The other thing that kind of took us a little while to figure out, so I figured I would state it for all of you, was that the animations run in parallel and you do need to manually manage them. So unlike a lot of the other sorts of things when you clear off the screen, it does not clear out the animations like you might expect it would.
You need to explicitly call start, stop, remove methods on those animation blocks. So there was a fun time when I was like, why is the app just getting slower and slower as I move the screens? Because I was basically stacking animations upon themselves over and over and over again and losing references to them and not clearing them up.
So, protip, you need to keep track of your animations and for us it was really helpful to separate out the drawing from the animation steps. So that really helped clean up our code a lot. The other thing that we found by developing this, for what I can tell for Shoes is a pretty complex shoes app,
was that it can highlight a lot of the regressions that might be introduced as Shoes 4 development continues. And so hopefully we're going to be using that to use the game to detect those issues and be able to fix them and contribute back to Shoes. I know I already have a couple patches that I want to contribute, so hopefully that can be a really great benefit for having something like this around to test on regularly.

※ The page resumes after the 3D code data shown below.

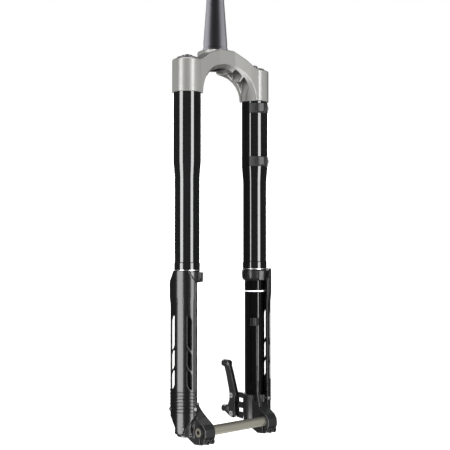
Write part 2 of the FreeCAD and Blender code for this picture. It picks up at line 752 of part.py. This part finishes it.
def bracket():
    """The forged post mount: a long upper arm, a short lower one, and a bolted foot."""
    body = new_body("bracket_body")
    plate = new_sketch(body, "YZ_Plane", "bracket_inside")
    add_outline(plate, [
        ("12", "-550"), ("9.6", "-556"), ("13", "-561"), ("13", "-584"), ("10", "-590"), ("16", "-594"),
        ("24", "-593"), ("30", "-590"), ("36", "post_lower_height - 5"), ("36", "post_lower_height + 5"),
        ("29.5", "-573"), ("26.5", "-566"), ("26", "-554"), ("28.5", "-544"), ("34.5", "-523"),
        ("39", "-511"), ("39", "post_lower_height + post_spacing - 4.4"),
        ("39", "post_lower_height + post_spacing + 6"), ("31", "post_lower_height + post_spacing + 6"),
        ("28", "post_lower_height + post_spacing + 2"), ("22.5", "-519"), ("16", "-538")])
    for height in TAB_BOLTS:
        add_circle(plate, "18.8", str(height), "2.6")
    add_pad(body, plate, "bracket_width")
    for height in POSTS:
        post = new_sketch(body, "XZ_Plane", "-post_face")
        add_circle(post, "post_side", height, "6")
        add_pad(body, post, "15")
    for height in POSTS:
        hole = new_sketch(body, "XZ_Plane", "-post_face")
        add_circle(hole, "post_side", height, "post_hole_radius")
        add_pocket(body, hole, "12", backwards=True)
    node(body, "brake_bracket")
    bolts = []
    for count, height in enumerate(TAB_BOLTS):
        item = screw(f"bracket_bolt_{count}", "2.5", "bracket_width + tab_width - 1", "4.2", "3", "2.2",
                     {"x": "bracket_inside", "y": "18.8", "z": str(height)})
        bolts.append(aim(item, FreeCAD.Vector(1, 0, 0)))
    node(group("bracket_bolt_set", bolts), "bracket_bolts")


def pinch_bolts():
    bolts = []
    for leg, side in LEGS.items():
        for count, across in enumerate(PINCH_PLACES):
            item = screw(f"pinch_{leg}_{count}", "2.5", "18", "4.2", "4", "2.2",
                         {"x": f"{side} * {across}", "y": "-59.5", "z": "-axle_drop - 13.6"})
            bolts.append(aim(item, FreeCAD.Vector(0, 1, 0)))
    node(group("pinch_bolt_set", bolts), "axle_pinch_bolts")


# ---- axle ----

def axle():
    """A hollow 15 mm axle that goes in from the rider's right; a washer stays under its head."""
    start = "-lug_inside - lug_width - 4.1"
    rod = cylinder("axle_rod", "axle_radius", f"axle_tip - ({start})", x=start, y="-axle_ahead",
                   z="-axle_drop")
    head = cylinder("axle_head", "9.4", "2.4", x=start, y="-axle_ahead", z="-axle_drop")
    bore = cylinder("axle_hollow", "axle_bore", "200", x="-lug_inside - lug_width + 8", y="-axle_ahead",
                    z="-axle_drop")
    key = doc.addObject("Part::Prism", "axle_key")
    key.Polygon = HEX_SIDES
    bind(key, Circumradius="3.5", Height="20")
    place(key, x="-lug_inside - lug_width - 6", y="-axle_ahead", z="-axle_drop")
    for item in (rod, head, bore, key):
        aim(item, FreeCAD.Vector(1, 0, 0))
    blank = joined("axle_blank", [rod, head])
    node(cut("axle", blank, joined("axle_inside", [bore, key])), "through_axle")
    outer = cylinder("washer_disc", "9.4", "1", x="-lug_inside - lug_width - 1.4", y="-axle_ahead",
                     z="-axle_drop")
    inner = cylinder("washer_hole", "axle_radius + running_gap", "3", x="-lug_inside - lug_width - 2",
                     y="-axle_ahead", z="-axle_drop")
    for item in (outer, inner):
        aim(item, FreeCAD.Vector(1, 0, 0))
    node(cut("washer", outer, inner), "axle_washer")


def travel_ring():
    """A thin rubber band on the left stanchion that shows how far the fork has moved."""
    node(tube("travel_ring_body", "stanchion_radius + running_gap", "17.3", "-387", "-385", LEFT,
              edge="0.3"), "travel_ring")


# ---- brake hose guides on the left leg ----

CLIP_HEIGHTS = {"upper": -91, "lower": -177}
CLIP_ANGLE = -20
CLIP_WRAP = 92
CLIP_HALF_HEIGHT = 8


def hose_clip(name, height):
    """A saddle on the upper tube with a small clamp that holds the brake hose."""
    body = new_body(f"clip_body_{name}")
    sketch = new_sketch(body, "YZ_Plane")
    low = f"{height - CLIP_HALF_HEIGHT}"
    high = f"{height + CLIP_HALF_HEIGHT}"
    add_outline(sketch, [
        ("-upper_radius", low), ("-upper_radius - 1", low), ("-upper_radius - 1.6", f"{low} + 0.6"),
        ("-upper_radius - 1.6", f"{high} - 0.6"), ("-upper_radius - 1", high), ("-upper_radius", high)])
    saddle = body.newObject("PartDesign::Revolution", "Saddle")
    saddle.Profile = sketch
    saddle.ReferenceAxis = (sketch, ["V_Axis"])
    saddle.Midplane = True
    saddle.Angle = CLIP_WRAP
    block = new_sketch(body, "XY_Plane", f"{height - CLIP_HALF_HEIGHT + 1.5}")
    add_outline(block, [
        ("-5.5", "-upper_radius + 0.2"), ("-6.5", "-upper_radius - 5"), ("-4.5", "-upper_radius - 8"),
        ("3", "-upper_radius - 9"), ("6.5", "-upper_radius - 6"), ("6.5", "-upper_radius + 0.2")])
    add_pad(body, block, "13")
    clear = new_sketch(body, "XY_Plane", low)
    add_circle(clear, "0", "0", "upper_radius")
    add_pocket(body, clear, "20", backwards=True)
    channel = new_sketch(body, "XY_Plane", low)
    add_circle(channel, "0", "-upper_radius - 4.9", "hose_radius")
    add_pocket(body, channel, "20", backwards=True)
    leg_place(body, LEFT, CLIP_ANGLE)
    node(body, f"hose_clip_{name}")


def clip_screws():
    screws = []
    for name, height in CLIP_HEIGHTS.items():
        place_at = around(LEFT, CLIP_ANGLE + 34, "upper_radius + 1.7", str(height))
        item = screw(f"clip_screw_{name}", "1.2", "1.6", "3", "1.8", "1.1", place_at)
        screws.append(aim(item, -facing(LEFT, CLIP_ANGLE + 34)))
    return screws


def hose_guide():
    """A blade from the left dropout up the front of the stanchion, with a clip at its top."""
    body = new_body("guide_body")
    blade = new_sketch(body, "YZ_Plane", "lug_inside")
    add_outline(blade, [
        ("-34.4", "-430"), ("-37.6", "-430"), ("-37.9", "-500"), ("-39", "-551"), ("-35", "-551"),
        ("-34.6", "-500")])
    add_pad(body, blade, "3")
    foot = new_sketch(body, "YZ_Plane", "lug_inside")
    add_outline(foot, [
        ("-34.9", "-548"), ("-38.9", "-548"), ("-44", "-570.05"), ("-34", "-563.13")])
    add_pad(body, foot, "6")
    block = new_sketch(body, "XY_Plane", "-440")
    add_outline(block, [
        ("lug_inside - 7.6", "-31"), ("lug_inside - 7.6", "-38"), ("lug_inside - 5.6", "-40"),
        ("lug_inside + 2", "-40"), ("lug_inside + 3.5", "-38"), ("lug_inside + 3.5", "-35.2"),
        ("lug_inside - 0.7", "-31")])
    add_pad(body, block, "12")
    channel = new_sketch(body, "XY_Plane", "-442")
    add_circle(channel, "lug_inside - 3.1", "-35.6", "hose_radius")
    add_pocket(body, channel, "16", backwards=True)
    node(body, "hose_guide")


# ---- the whole fork ----

crown()
steerer()
for leg, side in LEGS.items():
    upper_tube(leg, side)
    collar(leg, side)
    seals(leg, side)
    stanchion(leg, side)
    guard(leg, side)
    dropout(leg, side)
damper()
air_spring()
guard_screws()
bracket()
pinch_bolts()
axle()
travel_ring()
for name, height in CLIP_HEIGHTS.items():
    hose_clip(name, height)
node(group("clip_screw_set", clip_screws()), "hose_clip_screws")
hose_guide()
doc.recompute()

# ---- check every object, then write one file for each piece ----

for item in doc.Objects:
    if "Invalid" in item.State or "Error" in item.State:
        raise RuntimeError(f"{item.Name} ({item.Label}) failed: {item.State}")
for item in nodes:
    if item.Shape.isNull() or not item.Shape.isValid() or not item.Shape.Solids:
        raise RuntimeError(f"{item.Label} has no valid shape")

os.makedirs("parts", exist_ok=True)
for item in nodes:
    item.Shape.exportStep(f"parts/{item.Label}.step")
print(len(nodes), "pieces")
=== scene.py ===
# %% [markdown]
# # An upside-down suspension fork, dressed for the studio
# The engineering model is already built: every tube, seal, bolt and bearing surface
# arrives as a fixed frame of meshes. Here we give each part its real finish, rebuild the
# forged and moulded parts with soft edges, and set up light, floor and camera.

# %% Load the frame
import json
import math
import bpy
import bmesh
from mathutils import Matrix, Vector


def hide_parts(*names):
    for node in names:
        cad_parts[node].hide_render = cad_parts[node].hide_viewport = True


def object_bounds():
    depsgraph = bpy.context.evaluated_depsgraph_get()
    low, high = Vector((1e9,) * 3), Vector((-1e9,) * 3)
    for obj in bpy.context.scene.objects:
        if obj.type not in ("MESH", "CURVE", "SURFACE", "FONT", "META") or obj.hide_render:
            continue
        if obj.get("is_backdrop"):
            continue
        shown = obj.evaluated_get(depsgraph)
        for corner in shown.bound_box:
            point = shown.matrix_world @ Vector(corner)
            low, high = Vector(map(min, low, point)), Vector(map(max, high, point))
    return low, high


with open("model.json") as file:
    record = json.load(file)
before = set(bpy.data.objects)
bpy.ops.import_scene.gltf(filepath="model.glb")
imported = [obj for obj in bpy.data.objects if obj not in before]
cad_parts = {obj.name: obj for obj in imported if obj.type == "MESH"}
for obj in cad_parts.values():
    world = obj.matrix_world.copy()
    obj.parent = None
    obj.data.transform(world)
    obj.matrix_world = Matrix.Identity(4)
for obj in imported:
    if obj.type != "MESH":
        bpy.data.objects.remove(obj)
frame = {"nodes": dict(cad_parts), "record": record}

cad_box = [list(corner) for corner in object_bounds()]
nodes = frame["nodes"]
print(len(nodes), "parts in the frame")

# %% [markdown]
# ## Camera
# The fork is long and narrow, so a short telephoto lens from about one and a half metres
# keeps its legs straight. It stands ahead of the fork and to the rider's right, a little
# below the middle, which shows the underside of the crown and both dropouts.

# %% Camera
CAMERA_PLACE = Vector((-0.9368, -1.0777, -0.3128))
CAMERA_LOOK = Vector((0.66402, 0.74736, 0.02285))
LENS = 71.9
SENSOR = 36

camera_data = bpy.data.cameras.new("camera")
camera_data.lens = LENS
camera_data.sensor_width = SENSOR
camera = bpy.data.objects.new("camera", camera_data)
camera.location = CAMERA_PLACE
camera.rotation_mode = "QUATERNION"
camera.rotation_quaternion = CAMERA_LOOK.to_track_quat("-Z", "Y")
bpy.context.scene.collection.objects.link(camera)
bpy.context.scene.camera = camera
print("camera", round(CAMERA_PLACE.length, 3), "m from the crown, lens", LENS, "mm")

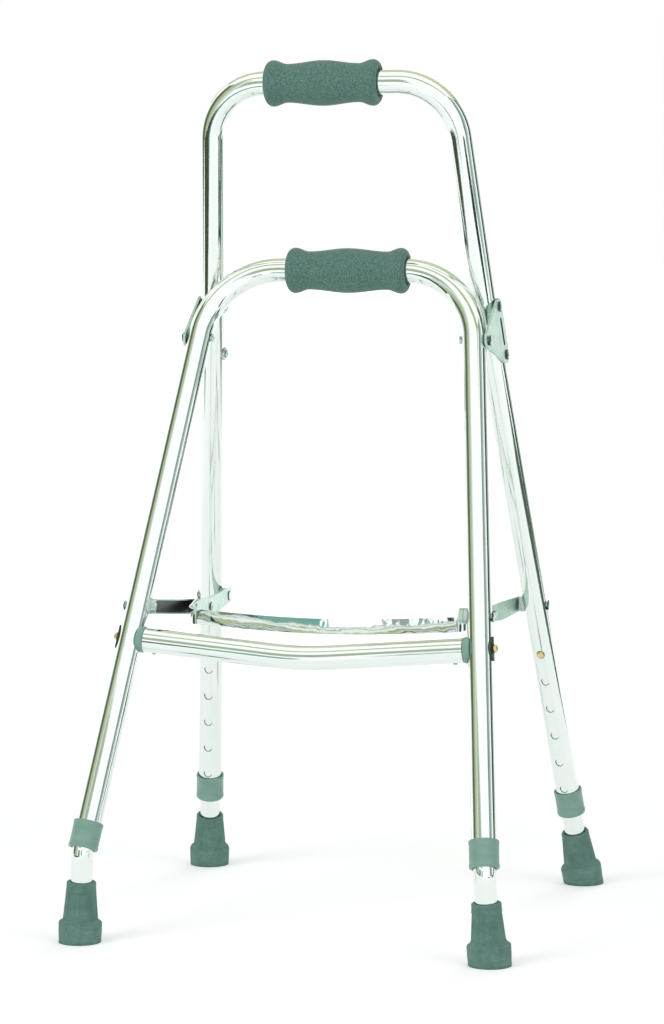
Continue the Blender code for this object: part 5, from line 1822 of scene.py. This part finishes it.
@dataclass
class SlidingLegs(Assembly):
    """The four extension tubes, with their rubber tips and snap buttons."""

    above_button: float = 0.016
    foot_turn_radius: float = 0.035
    tip_height: float = 0.0550
    base_radius: float = 0.0193
    base_height: float = 0.0190
    neck_radius: float = 0.0157
    rim_radius: float = 0.0131
    sole: float = 0.0080
    rib_count: int = 8
    rib_depth: float = 0.00045
    tip_sides: int = 96
    tip_smooth_angle: float = math.radians(38.0)
    button_proud: float = 0.0024
    leaf_thickness: float = 0.0008
    leaf_width: float = 0.0070
    leaf_reach: float = 0.0062
    leaf_length: float = 0.026
    leaf_bend: float = 0.0018

    def extension(self, name: str, row: ButtonRow, toe: Line) -> bpy.types.Object:
        """Make an extension tube with the hole that its button stands in."""
        leg = row.leg
        button = leg.at(row.height)
        low = toe.along(toe.at(0.0), self.sole + STOCK.fit)
        turns = [
            Turn(leg.along(button, self.above_button)),
            Turn(leg.along(button, 0.006)),
            Turn(leg.along(button, -0.006)),
            Turn(leg.at(LEGS.foot_turn_height), self.foot_turn_radius),
            Turn(low),
        ]
        tube = bent_tube(name, turns, STOCK.extension_radius, STOCK.extension_wall)
        bore = row.radius + STOCK.bore_play
        drill = cylinder("drill", bore, button + row.facing * 0.003, button + row.facing * 0.013)
        combine(tube, [drill], "DIFFERENCE")
        return lay_grain(soften(tube, TUBE_EDGE), turns)

    def tip_profile(self) -> list[tuple[float, float]]:
        """Return the stations of a rubber tip, from its socket over the rim down to below its sole."""
        bore = STOCK.extension_radius + STOCK.bore_play
        base, neck, rim = self.base_radius, self.neck_radius, self.rim_radius
        shoulder = self.base_height
        stations = [(0.0, self.sole), (bore, self.sole), (bore, self.tip_height - 0.0008)]
        stations += [(bore + 0.0006, self.tip_height), (rim - 0.0012, self.tip_height)]
        stations += [(rim - 0.0004, self.tip_height - 0.0004), (rim, self.tip_height - 0.0012)]
        stations += [(rim + 0.00005, self.tip_height - 0.0030), (rim - 0.00025, self.tip_height - 0.0036)]
        top = self.tip_height - 0.0045
        bottom = shoulder + 0.0026
        for part in range(9):
            height = top + (bottom - top) * part / 8
            stations.append((rim + (neck - rim) * (top - height) / (top - bottom), height))
        stations += [(neck + 0.0004, shoulder + 0.0012), (neck + 0.0014, shoulder + 0.0003)]
        stations += [(base - 0.0010, shoulder - 0.0002), (base - 0.0003, shoulder - 0.0008)]
        stations += [(base, shoulder - 0.0018), (base - 0.0001, 0.0100), (base - 0.0004, 0.0040)]
        stations += [(base - 0.0004, -base / 2), (0.0, -base / 2)]
        return stations

    def tip(self, name: str, toe: Line) -> bpy.types.Object:
        """Make a rubber tip with shallow flutes round its neck and its sole cut level with the floor."""
        tip = turned(name, self.tip_profile(), Matrix.Identity(4), self.tip_sides)
        width = self.tip_sides // self.rib_count
        top, bottom = self.tip_height - 0.0085, self.base_height + 0.0030
        with editing(tip):
            def on_flute(co: Vector, normal: Vector) -> bool:
                """Tell the faces of the neck that a flute is pressed into."""
                turn = math.degrees(math.atan2(co.y, co.x)) % 360.0
                part = (turn / 360.0 * self.rib_count) % 1.0
                outside = co.to_2d().length > STOCK.extension_radius + 0.0015
                return outside and bottom < co.z < top and 0.5 / width < part < 1.0 - 1.5 / width

            pick_faces(tip, on_flute)
            bpy.ops.mesh.inset(thickness=0.0004, depth=-self.rib_depth)
        smooth(tip, self.tip_smooth_angle)
        place(tip, aimed(toe.at(0.0), toe.direction))
        with editing(tip):
            bpy.ops.mesh.bisect(plane_co=(0.0, 0.0, 0.0), plane_no=(0.0, 0.0, 1.0), use_fill=True, clear_inner=True)
        return tip

    def clip(self, name: str, row: ButtonRow) -> bpy.types.Object:
        """Make a snap button on its bent leaf spring."""
        button, facing, leg = row.leg.at(row.height), row.facing, row.leg.direction
        head = STOCK.tube_radius + self.button_proud
        radius = row.radius
        turns = [
            Turn(button + facing * self.leaf_reach + leg * radius * 1.6),
            Turn(button + facing * self.leaf_reach - leg * radius * 1.6, radius),
            Turn(button - leg * self.leaf_length + facing * self.leaf_bend, self.leaf_bend * 0.6),
            Turn(button - leg * self.leaf_length - facing * self.leaf_bend, self.leaf_bend * 0.6),
            Turn(button - facing * self.leaf_reach),
        ]
        leaf = ribbon(name, rounded(turns, math.radians(12.0)), leg.cross(facing), self.leaf_width, self.leaf_thickness)
        profile = [
            (0.0, self.leaf_reach),
            (radius, self.leaf_reach),
            (radius, head - 0.0022),
            (radius * 0.97, head - 0.0016),
            (radius * 0.87, head - 0.0009),
            (radius * 0.68, head - 0.0004),
            (radius * 0.38, head - 0.0001),
            (0.0, head),
        ]
        knob = smooth(turned(name + "_knob", profile, aimed(button, facing)))
        return join(name, [smooth(leaf), knob])

    def build(self) -> None:
        """Make the pieces of all four legs."""
        for end, row, toe in (("rear", REAR_ROW, LEGS.rear), ("front", FRONT_ROW, LEGS.front_toe)):
            def leg(side: Side, end: str = end) -> str:
                """Name the body of a leg."""
                return f"{end}_leg_{side.word}"

            def button(side: Side, end: str = end) -> str:
                """Name the body of a leg's button."""
                return f"{end}_button_{side.word}"

            tube = self.extension(f"{end}_slider", row, toe)
            self.pair(tube, Slot.TUBE, leg, end + "_extension_{}")
            tip = self.tip(f"{end}_rubber", toe)
            self.pair(tip, Slot.RUBBER, leg, end + "_tip_{}")
            clip = self.clip(f"{end}_snap", row)
            self.pair(clip, Slot.BRASS, button, end + "_clip_{}")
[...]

So, all this is open source and we have three gems. They're under Davies Repo as pirate command, shuttlecraft, and pirate game. So in the grand tradition of noun that verb and action that thing generators,
we present you the pirate themed generator, which has a corpus provided entirely by Davies that includes the word booty, which is going to cause us some problems later, I expect.
But you are free to use this. It is free as in Grog for all of you to enjoy. So please add some more pirate themed awesomeness to your web applications and enterprise applications. I think it would be great.
Shuttlecraft was built to basically add an extra layer of stuff upon the sort of distributed system stuff that's provided by Rinda. It explicitly helps simplify a lot of the registration and client services management. You know, with Rinda it's kind of, you get a full tuple space,
but you are kind of left to implement everything on top of that. So with the shuttlecraft you're very easily able to create a mother ship that handles managing the tuple space and watching for registrations, and then multiple shuttlecrafts can dynamically find any mother ships around and register very easily.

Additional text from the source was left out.